Make a wish list of everything you’d ideally like, then work out what you can afford and what can fit in the allocated space. Think about how you entertain and the type of food you like to eat. Would you get use out of a rotisserie, a pizza oven, a wok burner, or a teppanyaki plate? Do you like to cook seafood on a barbecue plate or is grilling steaks on a flame more your thing? Would you like to be able to roast meats as well?

Also think about whether you’d like gas burners so you can cook side dishes such as vegetables. If you want it to be a truly comprehensive space, you may also want to consider having an oven and a microwave in the area.

Your options

  • Barbecue
  • Microwave
  • Extractor fan
  • Oven
  • Rotisserie
  • Pizza oven
  • Wok burner
  • Teppanyaki plate
  • Sink
  • Freezer
  • Ice maker
  • Beer trough
  • Wine fridge
  • Dishwasher

Outdoor kitchen design with pizza oven

A wood-fired oven is a key element of this outdoor kitchen. Photo courtesy of Justine Carlile Landscape Design.

3. Room to move

Once you know what you’ve got to work with in terms of finances, measure the available space in your backyard. If space is minimal, you won’t be able to have the whole kit and caboodle, but that doesn’t mean you can’t have a fabulous outdoor kitchen. Essentially, the more space you have, the fancier it can get, but you don’t need a lot of room to do it well.

It’s important to think very carefully about how much room you want the outdoor kitchen to take up; if space is limited in your yard you’ll need to exercise restraint or there’ll be no room to sit and relax or do anything else. You’ll need to find the right balance between a kitchen that will meet your needs and retaining enough space for entertaining. When you’re doing your measurements and planning, don’t forget to allow enough room for outdoor furniture such as lounges and a dining table so you have somewhere to sit and eat.

4. Head for cover

Remember that your outdoor kitchen needs to be completely covered and weatherproof. This can mean positioning it under an existing permanent roof (such as a verandah), having a roofing extension built, or even erecting a pergola-type structure. If building a pergola, it will need a solid roof. Another option is a retractable sail or awning that can be pulled back during fine weather and extended when it’s rainy or when the outdoor kitchen isn’t being used.

Side protection is also important, so if your outdoor room doesn’t have solid walls to protect the kitchen, you can always plants a dense hedge or erect a screen to keep wind and rain from entering at the sides.

With a few simple additions such as heating (think strip heaters in the ceiling, a built-in fireplace, or just a patio heater) and fans (ceiling fans or free-standing), the area can truly be used throughout the year, regardless of the weather.

Indoor/outdoor kitchen

This Justine Carlile-designed kitchen and dining area is perfectly placed for an easy indoor-outdoor flow.

5. Space out

Where will your guests be seated and where will they eat? Bench space is an important design consideration, particularly if you plan for your guests to sit around the bench to eat.

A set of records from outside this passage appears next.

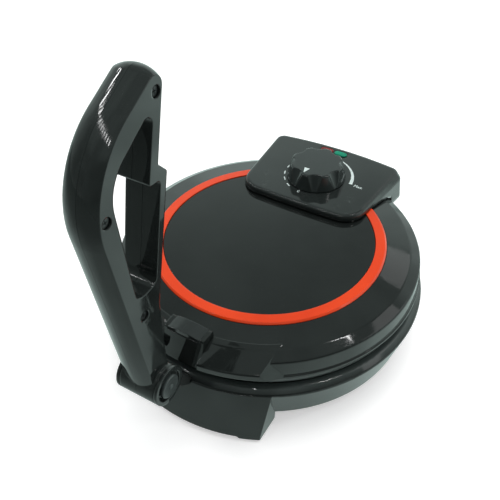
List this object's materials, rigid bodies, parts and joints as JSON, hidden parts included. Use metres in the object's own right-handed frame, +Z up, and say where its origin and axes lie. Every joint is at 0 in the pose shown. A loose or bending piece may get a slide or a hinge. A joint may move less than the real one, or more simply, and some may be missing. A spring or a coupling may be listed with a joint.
{
  "type": "flatbread maker",
  "caption": "Round countertop flatbread press with a hinged heated lid, a temperature knob and a tall upright press handle with a finger loop.",
  "frame": {"origin": "on the surface it stands on, below the centre of the round heating plates", "axes": "+Z up through the plates' centre, -Y towards the user and the press handle, +Y towards the lid hinge, +X to the user's right"},
  "size_m": [0.3132, 0.3946, 0.3583],
  "materials": {
    "shell_black": "gloss black moulding",
    "cover_black": "satin black moulding",
    "pad_rubber": "matt rubber",
    "cooking_plate": "cast aluminium with dark non-stick coating",
    "element_steel": "heat-darkened steel tube",
    "shield_steel": "pressed aluminised steel",
    "screw_steel": "zinc plated",
    "screw_black": "black oxide",
    "terminal_nylon": "natural nylon",
    "bracket_black": "satin black paint",
    "pin_steel": "ground steel",
    "block_black": "gloss black moulding",
    "press_pad": "smooth hard rubber",
    "ring_orange": "orange-red gloss moulding",
    "panel_black": "polished black panel",
    "housing_black": "semi-gloss black moulding",
    "thermostat_steel": "plain steel",
    "lens_red": "translucent red lens",
    "lens_green": "translucent green lens",
    "knob_black": "semi-gloss black moulding",
    "handle_black": "gloss black moulding",
    "cam_nylon": "black nylon",
    "cap_grey": "dark grey moulding"
  },
  "bodies": {
    "base": {"base_shell": "shell_black", "base_bottom_cover": "cover_black", "foot_pads": "pad_rubber", "lower_plate": "cooking_plate", "lower_element": "element_steel", "lower_heat_shield": "shield_steel", "lower_plate_screws": "screw_steel", "base_screws": "screw_steel", "bracket_screws": "screw_steel", "terminal_block": "terminal_nylon", "handle_bracket": "bracket_black", "hinge_bracket": "cover_black", "hinge_pin": "pin_steel", "hinge_screws": "screw_steel"},
    "lid": {"lid_shell": "shell_black", "press_block": "block_black", "press_block_screws": "screw_steel", "press_pad": "press_pad", "trim_ring": "ring_orange", "lid_centre_panel": "panel_black", "upper_plate": "cooking_plate", "upper_element": "element_steel", "upper_heat_shield": "shield_steel", "upper_plate_screws": "screw_steel", "control_cover_bottom": "housing_black", "control_cover_top": "housing_black", "control_screws": "screw_steel", "cord_gland": "pad_rubber", "thermostat": "thermostat_steel", "thermostat_nut": "screw_steel", "lamp_red": "lens_red", "lamp_green": "lens_green"},
    "knob": {"knob": "knob_black", "thermostat_spindle": "pin_steel"},
    "handle": {"handle_left_shell": "handle_black", "handle_right_shell": "handle_black", "handle_screws": "screw_black", "press_cam": "cam_nylon", "handle_pivot_pin": "pin_steel", "pivot_caps": "cap_grey"}
  },
  "joints": [
    {"name": "lid_hinge", "type": "hinge", "parent": "base", "child": "lid", "pos_m": [0, 0.16, 0.07], "axis": [-1, 0, 0], "range_deg": [0, 95]},
    {"name": "handle_hinge", "type": "hinge", "parent": "base", "child": "handle", "pos_m": [0, -0.195, 0.102], "axis": [-1, 0, 0], "range_deg": [-25, 60]},
    {"name": "knob_turn", "type": "hinge", "parent": "lid", "child": "knob", "pos_m": [0, 0.1035, 0.1128], "axis": [0, 0, -1], "range_deg": [0, 270]}
  ]
}
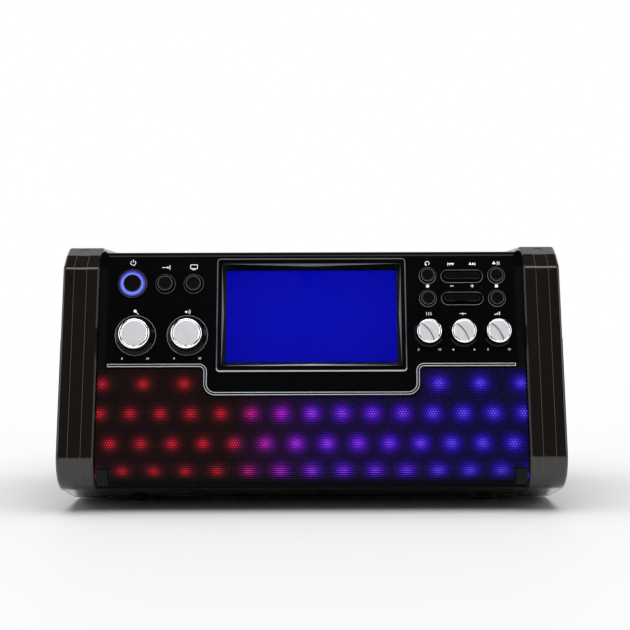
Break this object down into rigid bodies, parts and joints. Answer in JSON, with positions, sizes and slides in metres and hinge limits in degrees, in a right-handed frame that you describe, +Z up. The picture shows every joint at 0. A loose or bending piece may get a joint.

The layout of your outdoor kitchen should provide for room to eat, whether it’s a space for a dining table or simply bar stools set around the outside of the benches.

If space is limited, a galley-style kitchen is ideal or an L-shaped bench design. Larger areas are great for U-shaped layouts and can incorporate an island bench with cupboard space underneath.

When choosing the site for your outdoor kitchen, the distance from the inside kitchen is something that needs to be considered and will determine whether you need to incorporate extra storage, refrigeration, or washing-up facilities.

6. Power up

You will need a qualified plumber and electrician for all connections to your outdoor kitchen. When it comes to gas you’ll also need to identify which gas supply you will be using so that you can purchase appliances accordingly.